Celui qui prétend que la Justice ne dit pas la vérité ou qu’elle ne juge pas selon le Droit devrait commencer par nous dire quel est son rapport, à lui, avec la vérité. Or sur ce point, Sonko n’est pas un apôtre de la vérité. Qu’est-ce que la vérité ? Qui a la science infuse et infaillible de la vérité ? Qui a un rapport parfaitement objectif avec la vérité ? Il faut critiquer la Justice comme on critique les autres pouvoirs, mais il y a une ligne rouge à ne pas franchir. Fragiliser la Justice par des élucubrations, surtout de la part d’un homme d’Etat, c’est couper les racines de la République. On ne peut pas jeter la Justice en pâture, à la vindicte populaire, pour simplement se tirer d’affaire.
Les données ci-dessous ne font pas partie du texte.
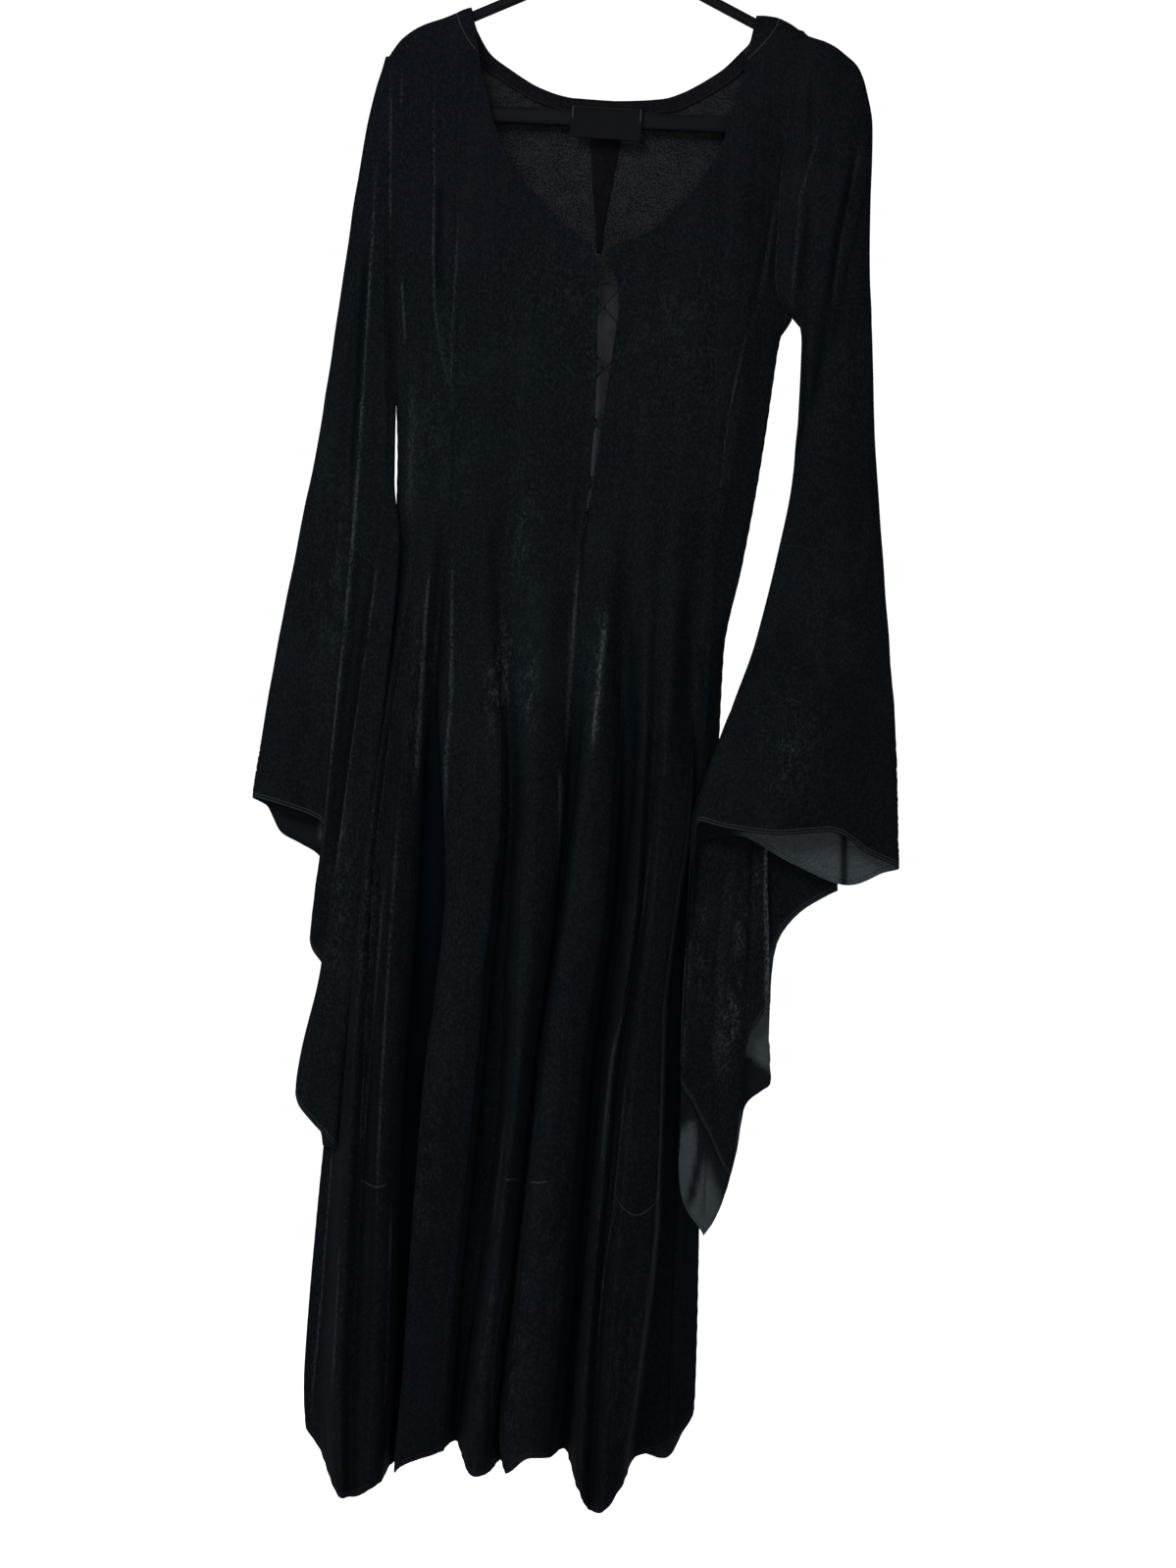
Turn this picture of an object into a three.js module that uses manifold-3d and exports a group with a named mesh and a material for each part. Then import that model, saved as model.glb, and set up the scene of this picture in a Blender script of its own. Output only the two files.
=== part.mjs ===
// A long velvet gown with bell sleeves and a laced front slit, hung on a clothes hanger.
// Millimetres, +Z up. The front faces -Y and the origin is the inside top of the hanger's hook.
// All cloth is a thin wall about a middle surface. The surface is worked out from tables of
// folds: each row is one ridge, valley or edge that runs down the cloth, and its columns say
// where it lies across the gown at a few heights, how far it stands out and where its hem is.
import * as THREE from "three";
import { mergeVertices } from "three/addons/utils/BufferGeometryUtils.js";
import Module from "manifold-3d";

const wasm = await Module();
wasm.setup();

// Cloth and seams
const clothWall = 1.6;
const trimWall = 1.2;
const labelWall = 1.0;
const seamGap = 0.3;
const pressedWidth = 14;
const bandEase = 1.5;
const tapeEase = 0.7;

// Heights of the gown, measured down from the hook
const underarmLeft = -517;
const underarmRight = -411;
const armholeTopLeft = -181;
const armholeTopRight = -133;
const waistHeight = -655;
const shoulderRound = 9;

// Hanger
const hangerTilt = THREE.MathUtils.degToRad(0.9);
const armApexTop = -63.5;
const armSlope = 0.48;
const armHeight = 10;
const armThickness = 8;
const armReach = 196;
const barHeight = -230.5;
const barSize = 16;
const hookWire = 4;
const hookRadius = 20;

// Body outline: each row is one height, with the left and right edges of the gown as worn by
// the eye from the front, and how far the front and the back stand from the middle plane.
const bodyLevels = [
  { z: -125, left: -217, right: 176, flare: 0, front: 10, back: 9 },
  { z: -180, left: -217.5, right: 173, flare: 0, front: 15, back: 11 },
  { z: -222, left: -215, right: 168.6, flare: 0, front: 18, back: 13 },
  { z: -300, left: -210, right: 165, flare: 0, front: 24, back: 16 },
  { z: -370, left: -204.5, right: 165.5, flare: 0, front: 28, back: 19 },
  { z: -395, left: -202.5, right: 167, flare: 4, front: 28.5, back: 20 },
  { z: -411, left: -201.3, right: 169, flare: 16, front: 28.5, back: 20.5 },
  { z: -432, left: -200, right: 170.3, flare: 4.5, front: 28, back: 21 },
  { z: -479, left: -195.5, right: 170.2, flare: 0, front: 27, back: 21 },
  { z: -520, left: -189.5, right: 166.8, flare: 0, front: 25, back: 21 },
  { z: -580, left: -184.8, right: 160.8, flare: 0, front: 22, back: 20 },
  { z: -655, left: -182.8, right: 151.2, flare: 0, front: 20, back: 20 },
];
const skirtLevels = [
  { z: -740, front: 26, back: 26, fold: 0.26 },
  { z: -832, front: 33, back: 33, fold: 0.45 },
  { z: -978, front: 42, back: 41, fold: 0.7 },
  { z: -1160, front: 48, back: 48, fold: 0.9 },
  { z: -1450, front: 52, back: 52, fold: 1 },
  { z: -1560, front: 52, back: 52, fold: 1 },
];
const waistFold = 0.1;

// Side edges of the skirt at the heights of skirtLevels
const skirtLeft = [-188.5, -196, -205.5, -213.6, -222.8, -214];
const skirtRight = [139.4, 141, 144, 146, 156.6, 158.6];
const sideDepthLeft = [1, 3, 5, 6, 6, 6];
const sideDepthRight = [8, 22, 32, 34, 30, 30];

// Folds of the front from the left edge to the right edge. share is the place across the
// bodice, hip to low are the places at the last five skirt heights, stand is how far the fold
// stands back (a ridge is negative) and hem is the height of its lower edge.
const frontFolds = [
  { name: "leftSide", share: 0, hem: -1507 },
  { name: "leftTurn", share: 0.02, hip: -190.5, knee: -200, calf: -206, low: -208, foot: -200, stand: 12, hem: -1532 },
  { name: "outerRidge", share: 0.05, hip: -182, knee: -189, calf: -190, low: -186, foot: -177, stand: -36, hem: -1559 },
  { name: "outerDip", share: 0.077, hip: -172, knee: -178, calf: -175, low: -171, foot: -166, stand: -18, hem: -1562 },
  { name: "secondRidge", share: 0.108, hip: -158, knee: -159, calf: -158, low: -149, foot: -147, stand: -36, hem: -1547 },
  { name: "firstValley", share: 0.14, hip: -139, knee: -134, calf: -139, low: -134, foot: -134, stand: 35, hem: -1542 },
  { name: "princessLeft", share: 0.17, hip: -121, knee: -108, calf: -120, low: -120, foot: -118, stand: -20, hem: -1523 },
  { name: "broadFace", share: 0.258, hip: -79, knee: -67, calf: -81, low: -89, foot: -96, stand: -26, hem: -1512 },
  { name: "secondValley", share: 0.318, hip: -64, knee: -52, calf: -65, low: -77, foot: -78, stand: 34, hem: -1508 },
  { name: "thirdRidge", share: 0.43, hip: -32, knee: -27, calf: -38, low: -50, foot: -47, stand: -36, hem: -1526 },
  { name: "centreFront", share: 0.536, hip: 1, knee: -7, calf: -22, low: -30, foot: -15, stand: 22, hem: -1523 },
  { name: "fourthRidge", share: 0.612, hip: 23, knee: 18, calf: 3, low: -2, foot: 8, stand: -34, hem: -1506 },
  { name: "thirdValley", share: 0.672, hip: 46, knee: 45, calf: 33, low: 29, foot: 30, stand: 36, hem: -1512 },
  { name: "fifthRidge", share: 0.726, hip: 65, knee: 66, calf: 53, low: 46, foot: 48, stand: -30, hem: -1534 },
  { name: "ridgeCrease", share: 0.766, hip: 77, knee: 76, calf: 63, low: 59, foot: 61, stand: -14, hem: -1558 },
  { name: "sixthRidge", share: 0.812, hip: 90, knee: 87, calf: 78, low: 73, foot: 74, stand: -42, hem: -1549 },
  { name: "fourthValley", share: 0.868, hip: 106, knee: 104, calf: 104, low: 100, foot: 100, stand: 40, hem: -1521 },
  { name: "princessRight", share: 0.925, hip: 126, knee: 124, calf: 125, low: 131, foot: 136, stand: 32, hem: -1508 },
  { name: "rightSide", share: 1, hem: -1479 },
];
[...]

Comment la Justice pourrait-elle être parfaite si les lois sont humaines ? Rousseau a répondu à cette question en mettant en lumière la défaillance incurable de toute loi humaine : «Pour découvrir… les meilleures règles de société qui conviennent aux nations, il faudrait une intelligence supérieure qui vît toutes les passions des hommes, et qui n’en éprouvât aucune ; qui n’eût aucun rapport avec notre nature, et qui la connût à fond ; dont le bonheur fût indépendant de nous, et qui pourtant voulût bien s’occuper du nôtre ; enfin, qui, dans le progrès des temps se ménageant une gloire éloignée, pût travailler dans un siècle et jouir dans un autre. Il faudrait des dieux pour donner des lois aux hommes.»
Même les praticiens de la Justice les plus rompus à la tâche en conviennent : il arrive que la lecture et l’interprétation de la loi débouchent sur des antinomies. Pourquoi un individu devrait se croire l’incarnation infaillible du bien et du Droit ? C’est quoi cette manie à être juge de tout le monde sans pouvoir être jugé ? Est-ce de la normalité ?
Quand Ousmane Sonko en aura fini avec la Justice, tout le pays sera sous sa coupole, celle de Pastef. En Amérique latine comme en Allemagne, les populistes ont tout le temps cherché à apprivoiser la Justice et le Droit. Un populiste, c’est-à-dire un apprenti nazi, ne peut pas comprendre qu’il existe un monde parallèle ou étranger au sien. Hitler avait forgé un concept bâtard (juridiquement parlant) : politique de coordination de la Justice. Derrière ce bricolage conceptuel, il y avait le désir de mettre la Justice en conformité avec les idéaux diaboliques du troisième Reich. Carl Schmitt avait ouvertement théorisé la nazification de la Justice allemande : Pastef fait exactement la même chose, car il veut ses juges, une Justice à ses genoux. Si on laisse Ousmane Sonko satisfaire sa boulimie de pouvoir, nous débiterons une dette insolvable en termes de démocratie et de République pour les générations futures. Ce monsieur, n’ayant pas les moyens de tenir ses promesses démagogiques, n’est pas dans la logique de nous gouverner, il est dans une logique d’asservissement. Ça commence toujours comme ça : des réformes ambiguës et suffisamment sournoises pour assujettir la République.
Outré par l’acquittement (par la Cour suprême) des inculpés dans l’affaire de l’incendie de la Reichstag (nuit du 27 au 28 février 1933), Hitler avait tout bonnement institué le Tribunal populaire (avril 1934). Notre populiste en chef rêve de réformer la Justice, et pour ce faire, il fallait qu’il commence par la discréditer.